The second position, namely, over the proscenium, will prove effective in most theatres, its success depending on a short sound duct being as near the screen as possible. Confused tonal results would be caused by a long and badly shaped sound duct, and the more delicate tones of the organ will fail to reach the rear of the auditorium beneath the circle, if the outlet is high above the screen.

An organ under the stage is suitable for a short, wide theatre. Sound will appear to come from the screen, but care must be taken to provide ample sound openings and sufficient height, otherwise the organ will be 'bottled ' and a poor crescendo result. The sound openings, however, must be suitably placed, otherwise the organist sitting in the centre of the orchestra enclosure in the full stream of sound is apt to misjudge the volume.

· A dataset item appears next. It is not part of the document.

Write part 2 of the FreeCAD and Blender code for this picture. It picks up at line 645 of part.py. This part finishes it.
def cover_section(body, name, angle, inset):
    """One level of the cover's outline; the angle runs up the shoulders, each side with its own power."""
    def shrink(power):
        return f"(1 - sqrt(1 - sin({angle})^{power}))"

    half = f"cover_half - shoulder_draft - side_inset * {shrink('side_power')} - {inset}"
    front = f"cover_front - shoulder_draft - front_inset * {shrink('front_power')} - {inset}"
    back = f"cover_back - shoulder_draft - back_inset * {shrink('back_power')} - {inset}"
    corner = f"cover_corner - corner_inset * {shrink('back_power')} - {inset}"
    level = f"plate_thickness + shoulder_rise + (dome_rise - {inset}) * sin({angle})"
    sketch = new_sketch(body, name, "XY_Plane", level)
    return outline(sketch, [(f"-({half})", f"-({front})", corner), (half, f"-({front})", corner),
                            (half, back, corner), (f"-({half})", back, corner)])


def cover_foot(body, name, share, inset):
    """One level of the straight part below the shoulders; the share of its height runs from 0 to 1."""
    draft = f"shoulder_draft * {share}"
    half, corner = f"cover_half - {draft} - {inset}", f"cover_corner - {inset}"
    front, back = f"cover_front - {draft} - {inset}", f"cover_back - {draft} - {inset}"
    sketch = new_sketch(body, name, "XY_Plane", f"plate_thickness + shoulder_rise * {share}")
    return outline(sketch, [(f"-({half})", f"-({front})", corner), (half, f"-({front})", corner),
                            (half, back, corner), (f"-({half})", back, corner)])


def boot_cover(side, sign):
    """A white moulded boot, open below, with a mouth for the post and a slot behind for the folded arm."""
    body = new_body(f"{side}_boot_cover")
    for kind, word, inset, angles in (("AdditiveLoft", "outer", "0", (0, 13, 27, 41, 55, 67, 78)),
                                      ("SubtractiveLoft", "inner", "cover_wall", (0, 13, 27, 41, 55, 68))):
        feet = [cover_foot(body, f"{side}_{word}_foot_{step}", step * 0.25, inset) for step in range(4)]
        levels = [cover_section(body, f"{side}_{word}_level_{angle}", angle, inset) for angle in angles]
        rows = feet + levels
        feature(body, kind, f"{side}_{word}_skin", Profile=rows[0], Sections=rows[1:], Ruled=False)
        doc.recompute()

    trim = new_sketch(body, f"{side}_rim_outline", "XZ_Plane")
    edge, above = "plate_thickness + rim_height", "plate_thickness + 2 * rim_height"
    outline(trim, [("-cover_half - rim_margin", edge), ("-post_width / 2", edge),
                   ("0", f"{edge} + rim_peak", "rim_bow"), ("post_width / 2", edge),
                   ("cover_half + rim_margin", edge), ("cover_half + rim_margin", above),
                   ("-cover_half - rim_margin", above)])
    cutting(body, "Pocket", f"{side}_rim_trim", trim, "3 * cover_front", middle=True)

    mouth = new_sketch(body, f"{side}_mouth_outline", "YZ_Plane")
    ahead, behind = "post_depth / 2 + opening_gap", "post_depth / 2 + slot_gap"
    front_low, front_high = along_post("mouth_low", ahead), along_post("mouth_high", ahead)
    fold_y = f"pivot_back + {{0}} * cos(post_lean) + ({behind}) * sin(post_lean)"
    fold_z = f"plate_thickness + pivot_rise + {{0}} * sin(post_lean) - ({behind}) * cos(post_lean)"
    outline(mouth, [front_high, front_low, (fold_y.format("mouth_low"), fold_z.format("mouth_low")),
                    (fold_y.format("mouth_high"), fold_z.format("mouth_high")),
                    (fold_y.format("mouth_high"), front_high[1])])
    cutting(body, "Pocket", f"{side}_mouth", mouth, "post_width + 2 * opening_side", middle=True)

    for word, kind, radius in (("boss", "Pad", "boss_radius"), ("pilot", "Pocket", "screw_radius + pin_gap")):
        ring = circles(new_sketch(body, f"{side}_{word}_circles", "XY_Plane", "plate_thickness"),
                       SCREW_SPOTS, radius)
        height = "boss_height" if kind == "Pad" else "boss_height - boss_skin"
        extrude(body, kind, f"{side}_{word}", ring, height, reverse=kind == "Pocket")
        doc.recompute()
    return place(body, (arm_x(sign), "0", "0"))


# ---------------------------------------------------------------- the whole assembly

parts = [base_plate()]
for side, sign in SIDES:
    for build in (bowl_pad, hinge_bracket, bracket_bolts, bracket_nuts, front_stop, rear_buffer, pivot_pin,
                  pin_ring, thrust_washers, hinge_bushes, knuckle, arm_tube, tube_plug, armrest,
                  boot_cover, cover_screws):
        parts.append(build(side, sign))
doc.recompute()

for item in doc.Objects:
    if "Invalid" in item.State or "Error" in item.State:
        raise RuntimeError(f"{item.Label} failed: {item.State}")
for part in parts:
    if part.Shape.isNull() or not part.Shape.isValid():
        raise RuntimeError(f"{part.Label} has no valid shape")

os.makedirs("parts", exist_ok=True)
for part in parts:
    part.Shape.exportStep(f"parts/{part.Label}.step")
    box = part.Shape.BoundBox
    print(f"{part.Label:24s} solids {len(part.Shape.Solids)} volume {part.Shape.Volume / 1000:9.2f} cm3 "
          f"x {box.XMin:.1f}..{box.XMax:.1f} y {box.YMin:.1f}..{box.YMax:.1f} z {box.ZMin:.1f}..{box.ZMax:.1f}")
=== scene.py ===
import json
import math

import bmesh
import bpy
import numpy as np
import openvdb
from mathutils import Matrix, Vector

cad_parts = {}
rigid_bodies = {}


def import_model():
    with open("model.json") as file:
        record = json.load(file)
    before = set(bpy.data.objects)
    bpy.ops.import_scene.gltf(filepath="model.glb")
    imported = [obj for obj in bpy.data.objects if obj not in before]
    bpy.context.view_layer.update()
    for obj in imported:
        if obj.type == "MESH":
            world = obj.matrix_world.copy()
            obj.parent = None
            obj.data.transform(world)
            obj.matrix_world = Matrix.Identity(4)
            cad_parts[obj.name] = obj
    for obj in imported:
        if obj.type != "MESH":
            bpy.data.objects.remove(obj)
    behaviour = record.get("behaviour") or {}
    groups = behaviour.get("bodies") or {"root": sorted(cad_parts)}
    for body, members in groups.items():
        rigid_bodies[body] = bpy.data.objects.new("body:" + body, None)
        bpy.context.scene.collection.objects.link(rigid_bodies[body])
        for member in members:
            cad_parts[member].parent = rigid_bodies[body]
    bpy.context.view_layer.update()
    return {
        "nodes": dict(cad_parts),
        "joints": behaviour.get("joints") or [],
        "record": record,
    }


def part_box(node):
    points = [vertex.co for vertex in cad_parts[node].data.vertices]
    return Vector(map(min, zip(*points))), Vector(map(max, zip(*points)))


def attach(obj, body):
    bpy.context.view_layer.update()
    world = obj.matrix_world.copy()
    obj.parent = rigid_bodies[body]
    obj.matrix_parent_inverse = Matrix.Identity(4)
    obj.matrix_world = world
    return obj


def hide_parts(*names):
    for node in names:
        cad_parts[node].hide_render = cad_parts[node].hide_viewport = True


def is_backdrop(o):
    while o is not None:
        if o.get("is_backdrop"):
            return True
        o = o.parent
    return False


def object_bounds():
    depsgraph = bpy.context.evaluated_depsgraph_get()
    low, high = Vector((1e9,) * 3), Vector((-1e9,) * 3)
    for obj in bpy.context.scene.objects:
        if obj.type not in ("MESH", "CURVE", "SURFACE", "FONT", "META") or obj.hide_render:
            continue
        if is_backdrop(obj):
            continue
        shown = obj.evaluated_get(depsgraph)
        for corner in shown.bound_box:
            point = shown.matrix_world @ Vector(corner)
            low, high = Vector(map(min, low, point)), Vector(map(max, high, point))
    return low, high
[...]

An organ placed on one side of the proscenium is considered the most satisfactory position, particularly if the grille is kept at a moderate elevation so that the sound can easily travel under the circle. Two organ chambers arranged one above the other are much to be preferred. With this arrangement, a narrow grille, which usually assists the general decorative scheme, can be used with success. The theatre organ is essentially a product of modern times, but without the use of all the fundamental principles of organ-building science, no organ, whatever purpose it may be required to serve, can be successful or reliable. In the Christie organ these principles are applied and maintained.

Whether it be in the selection of timber, the making of pipes, the manufacture of the electro-pneumatic action, or in voicing and finishing, these essential principles are rigidly observed.